Most of the phonological awareness instructional activities included in these studies (e.g., Byrne, & Fielding-Barnsley, 1991; Gettinger, 1986; O’Connor, Jenkins, Leicester, & Slocum, 1993; Slocum, O’Connor, & Jenkins, 1993; Torgesen, Morgan, & Davis, 1992) involved higher level phonological awareness skills, such as actively engaging in analysis or synthesis of words at the syllable-, onset/rime-, or phoneme-level with feedback on correct and incorrect responses. Notably, these activities typically were not based on activities involving identifying or manipulating rhyme (but see Majsterek, Shorr, & Erion, 2000). In one study (Yeh, 2003), results were significantly larger for an intervention with a focus on phonemes than for an intervention with a focus on rhyme.
Most of the code-focused interventions that resulted in the large and positive effects on emergent and conventional literacy skills involved instructors in center-based settings working with individual children or small groups of children. Therefore, there is limited evidence that whole class or large-group code-focused interventions produce similarly large effects. There was no evidence of effective code-focused interventions conducted by parents.
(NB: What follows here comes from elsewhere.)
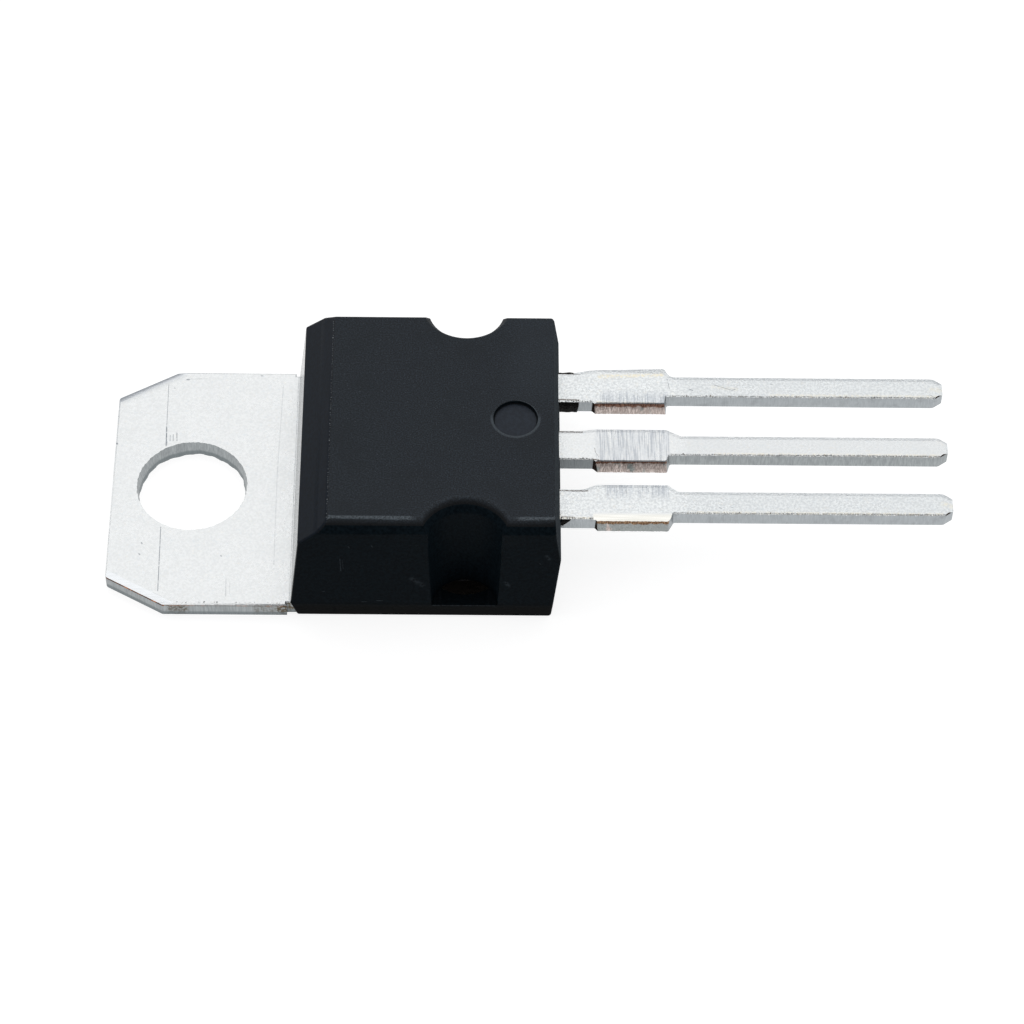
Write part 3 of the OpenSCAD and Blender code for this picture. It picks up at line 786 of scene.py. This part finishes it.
# ------------------------------------------------
# Die, its solder and the bond wires: closed in by the body, so the CAD nodes stay as they are.
# A silicon chip is soldered to the pad, and drawn aluminium wires are pressed on by ultrasound.
# ------------------------------------------------
def soft_solder():
    """Reflowed lead-free solder: dull grey with a frosted, slightly lumpy skin."""
    made, tree, place = start_material("reflowed_solder")
    frost = blotches(place, 0.06, 0.3, 0.7, detail=3.0)
    grey = layer(tree, "#9da0a0", "#c2c4c3", frost)
    return close_material(made, tree, frost, 0.006, Base_Color=grey, Metallic=1.0, Roughness=0.5)


def silicon():
    """Silicon chip under glassy passivation: dark blue-grey, smooth, with the faint lines of its cells."""
    made, tree, place = start_material("passivated_silicon")
    rows = {"Vector": place, "Scale": 3.0, "Distortion": 0.0}
    rows = add(tree, "ShaderNodeTexWave", rows, "Fac", bands_direction="Y")
    grey = layer(tree, "#4a5059", "#7b838c", rows, 0.5)
    haze = (blotches(place, 0.5, 0.2, 0.8), 0.06, 0.18)
    haze = add(tree, "ShaderNodeMath", haze, operation="MULTIPLY_ADD")
    return close_material(made, tree, rows, 0.001, Base_Color=grey, Metallic=0.3, Roughness=haze)


def drawn_aluminium():
    """Drawn aluminium wire: bright, with fine drawing lines that follow it."""
    made, tree, place = start_material("drawn_aluminium")
    lines = blotches(place, 0.03, 0.2, 0.8, stretch=(12, 1, 1))
    bright = layer(tree, "#cfd1d3", "#e8e9ea", lines)
    return close_material(made, tree, lines, 0.002, Base_Color=bright, Metallic=1.0, Roughness=0.28)


wire_metal = drawn_aluminium()
inside = {
    "die_solder": soft_solder(), "mosfet_die": silicon(),
    "source_wire_inner": wire_metal, "source_wire_outer": wire_metal, "gate_wire": wire_metal,
}
for node, finish in inside.items():
    kept = frame["nodes"][node].data.materials
    kept.clear()
    kept.append(finish)


# ------------------------------------------------
# Moulded body: black epoxy, pressed into a steel mould round the lead frame.
# The front of the cavity is spark-eroded, which leaves the fine grey grain there. The side walls
# are polished and drafted, so that the part lets go, and an ejector pin leaves its round mark.
# ------------------------------------------------
side_draft, tab_draft = math.radians(5.5), math.radians(6.1)
front_draft, back_draft = math.radians(7.6), math.radians(5.6)
skirt_side, parting_out = 0.005, 0.04
bevel_drop, bevel_run = 0.9, 1.03
edge_drop, near_run, far_run, near_soft, far_soft = 0.36, 0.31, 0.24, 0.42, 0.1
notch_r, notch_draft, notch_steps = 1.12, math.radians(3.2), 36
ejector_r, ejector_depth, ejector_back = 0.74, 0.14, 1.5
corner_r = 0.09


def profile(points, radii):
    """Line of a wall as (across, height), from the back up, each inner point rounded by its radius."""
    line = []
    for before, point, after, radius in zip(points, points[1:], points[2:], radii):
        line += rounded(point, before, after, radius, 6)
    return line


top, back = body_high.z, body_low.z
# Each wall's line starts and ends this far in, under the part's back and front faces.
far_in = 2.0
lead_mid = (lead_bottom + lead_top) / 2
bevel_z, edge_z = top - bevel_drop, top - edge_drop
bevel_x = body_low.x + (bevel_z - tab_top) * math.tan(tab_draft)
edge_y = body_high.y - (edge_z - tab_top) * math.tan(side_draft)
parting_x = body_high.x + parting_out
lead_back_x = parting_x - lead_mid * math.tan(back_draft)
lead_top_x = parting_x - (top - lead_mid) * math.tan(front_draft)
notch_top_r = notch_r + (edge_z - tab_top) * math.tan(notch_draft)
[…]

At present, there is limited evidence concerning the effect of teaching alphabet knowledge by itself. No study reviewed by the WWC and only one study reviewed by the NELP evaluated the effects of teaching solely alphabet knowledge to children (Schneider, Roth, & Ennemoser, 2000). Several studies of shared book reading with a focus on the print in the book indicate that this approach can be an effective strategy for teaching children print knowledge, concepts about print, and early decoding skills (Justice & Ezell, 2002; McCormick & Mason, 1989).
Conclusions & Future Directions
Results of these two recent reviews provide clear guidance to early childhood educators concerning the skills that underlie successful acquisition of reading and writing as well as instructional strategies that can be used to enhance these skills. There is one well-established intervention that can be used by teachers to enhance children’s comprehension-related skills, namely dialogic reading. The majority of code-focused interventions included in these reviews were designed and implemented by researchers, with significant variability in the specifics of the intervention activities. This suggests that there are many variations in the nature of instructional activities that will yield positive outcomes. It is important to distill the specific components of these interventions to enable articulation of what types of intervention activities have been demonstrated to produce positive effects on children’s code-related skills.
Ultimately, studies of these interventions delivered by traditional early childhood educators in typical early childhood settings will be needed to ensure that the effects translate to typical early childhood practice. Some of this work has already been conducted (e.g., see WWC reviews of early childhood curricula). Additional focus on identification, development, and validation of effective strategies for promoting children’s oral language, particularly more complex aspects of oral language is needed. Whereas current effect sizes are large, they may not be sufficiently large to overcome the myriad delays often observed in children at-risk of later academic difficulties.
The National Early Literacy Panel was funded by the National Institute for Literacy (NIFL), and it carried out its work under the auspices of the National Center for Family Literacy and in consultation with the National Institute for Child Health and Human Development, the U.S. Department of Education, and the Head Start Bureau, U.S. Department of Health and Human Services.